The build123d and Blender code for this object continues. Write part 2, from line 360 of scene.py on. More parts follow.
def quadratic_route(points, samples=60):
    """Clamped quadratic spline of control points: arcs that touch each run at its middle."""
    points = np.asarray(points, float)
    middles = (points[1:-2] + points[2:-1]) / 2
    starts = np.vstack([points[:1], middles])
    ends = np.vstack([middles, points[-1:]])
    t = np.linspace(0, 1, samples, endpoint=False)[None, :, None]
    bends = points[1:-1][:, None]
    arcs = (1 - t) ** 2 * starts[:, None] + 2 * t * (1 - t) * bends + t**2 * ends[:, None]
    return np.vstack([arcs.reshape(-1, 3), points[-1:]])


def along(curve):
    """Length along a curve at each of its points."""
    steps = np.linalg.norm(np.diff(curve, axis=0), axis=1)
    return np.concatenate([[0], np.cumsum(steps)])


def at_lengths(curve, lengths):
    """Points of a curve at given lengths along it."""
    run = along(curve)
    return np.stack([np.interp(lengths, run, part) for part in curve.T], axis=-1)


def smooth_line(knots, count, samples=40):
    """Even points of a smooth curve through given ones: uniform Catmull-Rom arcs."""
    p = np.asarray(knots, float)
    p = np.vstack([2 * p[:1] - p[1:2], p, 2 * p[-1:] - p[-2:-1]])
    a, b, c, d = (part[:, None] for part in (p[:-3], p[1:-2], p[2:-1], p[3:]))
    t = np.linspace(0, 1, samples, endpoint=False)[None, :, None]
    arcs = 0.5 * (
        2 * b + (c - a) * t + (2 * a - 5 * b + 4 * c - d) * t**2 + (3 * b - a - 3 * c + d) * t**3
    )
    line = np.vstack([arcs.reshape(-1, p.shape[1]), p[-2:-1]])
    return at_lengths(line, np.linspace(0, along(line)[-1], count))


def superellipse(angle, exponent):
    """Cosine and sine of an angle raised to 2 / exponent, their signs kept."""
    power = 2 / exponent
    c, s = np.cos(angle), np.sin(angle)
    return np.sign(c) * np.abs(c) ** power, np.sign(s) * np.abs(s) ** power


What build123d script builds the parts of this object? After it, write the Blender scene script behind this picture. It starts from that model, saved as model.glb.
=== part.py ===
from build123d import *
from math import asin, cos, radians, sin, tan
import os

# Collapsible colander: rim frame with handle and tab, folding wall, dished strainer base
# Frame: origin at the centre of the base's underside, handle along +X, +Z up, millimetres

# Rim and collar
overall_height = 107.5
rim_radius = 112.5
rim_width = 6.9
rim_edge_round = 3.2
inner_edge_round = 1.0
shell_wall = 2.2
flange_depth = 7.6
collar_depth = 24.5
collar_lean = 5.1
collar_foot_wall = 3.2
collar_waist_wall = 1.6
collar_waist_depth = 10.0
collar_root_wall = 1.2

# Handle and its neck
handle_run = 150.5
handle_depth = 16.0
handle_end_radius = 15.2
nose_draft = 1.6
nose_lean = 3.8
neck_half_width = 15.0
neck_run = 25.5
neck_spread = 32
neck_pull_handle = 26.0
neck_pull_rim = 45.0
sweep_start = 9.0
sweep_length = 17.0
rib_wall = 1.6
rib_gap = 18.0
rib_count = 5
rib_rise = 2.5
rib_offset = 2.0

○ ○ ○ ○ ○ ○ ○

Print the material once more, exactly.

The build123d and Blender code for this object continues. Write part 2, from line 360 of scene.py on. More parts follow.
def quadratic_route(points, samples=60):
    """Clamped quadratic spline of control points: arcs that touch each run at its middle."""
    points = np.asarray(points, float)
    middles = (points[1:-2] + points[2:-1]) / 2
    starts = np.vstack([points[:1], middles])
    ends = np.vstack([middles, points[-1:]])
    t = np.linspace(0, 1, samples, endpoint=False)[None, :, None]
    bends = points[1:-1][:, None]
    arcs = (1 - t) ** 2 * starts[:, None] + 2 * t * (1 - t) * bends + t**2 * ends[:, None]
    return np.vstack([arcs.reshape(-1, 3), points[-1:]])


def along(curve):
    """Length along a curve at each of its points."""
    steps = np.linalg.norm(np.diff(curve, axis=0), axis=1)
    return np.concatenate([[0], np.cumsum(steps)])


def at_lengths(curve, lengths):
    """Points of a curve at given lengths along it."""
    run = along(curve)
    return np.stack([np.interp(lengths, run, part) for part in curve.T], axis=-1)


def smooth_line(knots, count, samples=40):
    """Even points of a smooth curve through given ones: uniform Catmull-Rom arcs."""
    p = np.asarray(knots, float)
    p = np.vstack([2 * p[:1] - p[1:2], p, 2 * p[-1:] - p[-2:-1]])
    a, b, c, d = (part[:, None] for part in (p[:-3], p[1:-2], p[2:-1], p[3:]))
    t = np.linspace(0, 1, samples, endpoint=False)[None, :, None]
    arcs = 0.5 * (
        2 * b + (c - a) * t + (2 * a - 5 * b + 4 * c - d) * t**2 + (3 * b - a - 3 * c + d) * t**3
    )
    line = np.vstack([arcs.reshape(-1, p.shape[1]), p[-2:-1]])
    return at_lengths(line, np.linspace(0, along(line)[-1], count))


def superellipse(angle, exponent):
    """Cosine and sine of an angle raised to 2 / exponent, their signs kept."""
    power = 2 / exponent
    c, s = np.cos(angle), np.sin(angle)
    return np.sign(c) * np.abs(c) ** power, np.sign(s) * np.abs(s) ** power


What build123d script builds the parts of this object? After it, write the Blender scene script behind this picture. It starts from that model, saved as model.glb.
=== part.py ===
from build123d import *
from math import asin, cos, radians, sin, tan
import os

# Collapsible colander: rim frame with handle and tab, folding wall, dished strainer base
# Frame: origin at the centre of the base's underside, handle along +X, +Z up, millimetres

# Rim and collar
overall_height = 107.5
rim_radius = 112.5
rim_width = 6.9
rim_edge_round = 3.2
inner_edge_round = 1.0
shell_wall = 2.2
flange_depth = 7.6
collar_depth = 24.5
collar_lean = 5.1
collar_foot_wall = 3.2
collar_waist_wall = 1.6
collar_waist_depth = 10.0
collar_root_wall = 1.2

# Handle and its neck
handle_run = 150.5
handle_depth = 16.0
handle_end_radius = 15.2
nose_draft = 1.6
nose_lean = 3.8
neck_half_width = 15.0
neck_run = 25.5
neck_spread = 32
neck_pull_handle = 26.0
neck_pull_rim = 45.0
sweep_start = 9.0
sweep_length = 17.0
rib_wall = 1.6
rib_gap = 18.0
rib_count = 5
rib_rise = 2.5
rib_offset = 2.0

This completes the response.